* [Task objective]
Nothing may be dropped or altered: reproduce all the data.

* [Data extract]
● ● ● ●

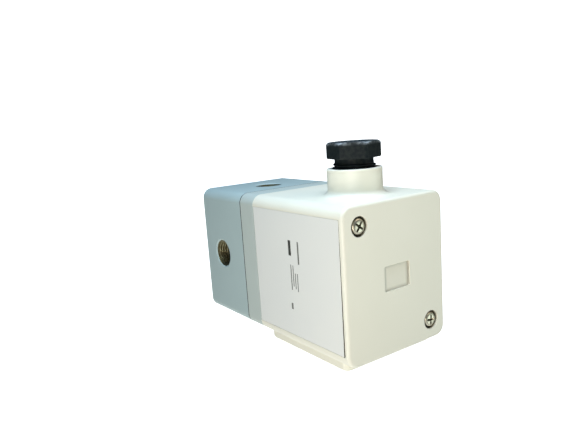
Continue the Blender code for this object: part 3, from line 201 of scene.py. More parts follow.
def newMaterial(name, settings):
    # a material with its shader set and the object's own coordinates at hand
    material = bpy.data.materials.new(name)
    material.use_nodes = True
    shader = material.node_tree.nodes["Principled BSDF"]
    for key, value in settings.items():
        shader.inputs[key].default_value = value
    place = addNode(material, "ShaderNodeTexCoord").outputs["Object"]
    return material, shader, place


def feedShader(material, shader, sources):
    for key, source in sources.items():
        material.node_tree.links.new(source, shader.inputs[key])


def twoTones(material, place, size, detail, colour, shade):
    # a noise whose grain has the given size, and the two tones mixed by it
    grain = addNode(material, "ShaderNodeTexNoise", {"Scale": 1 / size, "Detail": detail},
                    {"Vector": place}).outputs["Fac"]
    tone = addNode(material, "ShaderNodeMix", {
        "data_type": "RGBA", 6: linearColour(colour), 7: linearColour(shade)}, {0: grain})
    return grain, tone.outputs[2]


def distanceFrom(material, place, middle, ways):
    # distance of the place from the middle, counted along the ways that are 1
    away = addNode(material, "ShaderNodeVectorMath", {"operation": "SUBTRACT", 1: middle},
                   {0: place})
    flat = addNode(material, "ShaderNodeVectorMath", {"operation": "MULTIPLY", 1: ways},
                   {0: away.outputs["Vector"]})
    return addNode(material, "ShaderNodeVectorMath", {"operation": "LENGTH"},
                   {0: flat.outputs["Vector"]}).outputs["Value"]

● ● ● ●

* [Result]
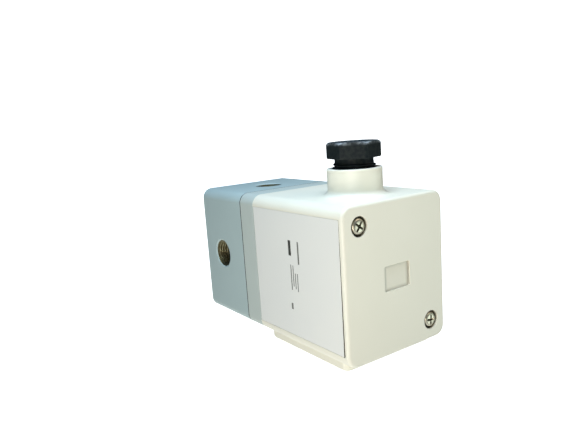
Continue the Blender code for this object: part 3, from line 201 of scene.py. More parts follow.
def newMaterial(name, settings):
    # a material with its shader set and the object's own coordinates at hand
    material = bpy.data.materials.new(name)
    material.use_nodes = True
    shader = material.node_tree.nodes["Principled BSDF"]
    for key, value in settings.items():
        shader.inputs[key].default_value = value
    place = addNode(material, "ShaderNodeTexCoord").outputs["Object"]
    return material, shader, place


def feedShader(material, shader, sources):
    for key, source in sources.items():
        material.node_tree.links.new(source, shader.inputs[key])


def twoTones(material, place, size, detail, colour, shade):
    # a noise whose grain has the given size, and the two tones mixed by it
    grain = addNode(material, "ShaderNodeTexNoise", {"Scale": 1 / size, "Detail": detail},
                    {"Vector": place}).outputs["Fac"]
    tone = addNode(material, "ShaderNodeMix", {
        "data_type": "RGBA", 6: linearColour(colour), 7: linearColour(shade)}, {0: grain})
    return grain, tone.outputs[2]


def distanceFrom(material, place, middle, ways):
    # distance of the place from the middle, counted along the ways that are 1
    away = addNode(material, "ShaderNodeVectorMath", {"operation": "SUBTRACT", 1: middle},
                   {0: place})
    flat = addNode(material, "ShaderNodeVectorMath", {"operation": "MULTIPLY", 1: ways},
                   {0: away.outputs["Vector"]})
    return addNode(material, "ShaderNodeVectorMath", {"operation": "LENGTH"},
                   {0: flat.outputs["Vector"]}).outputs["Value"]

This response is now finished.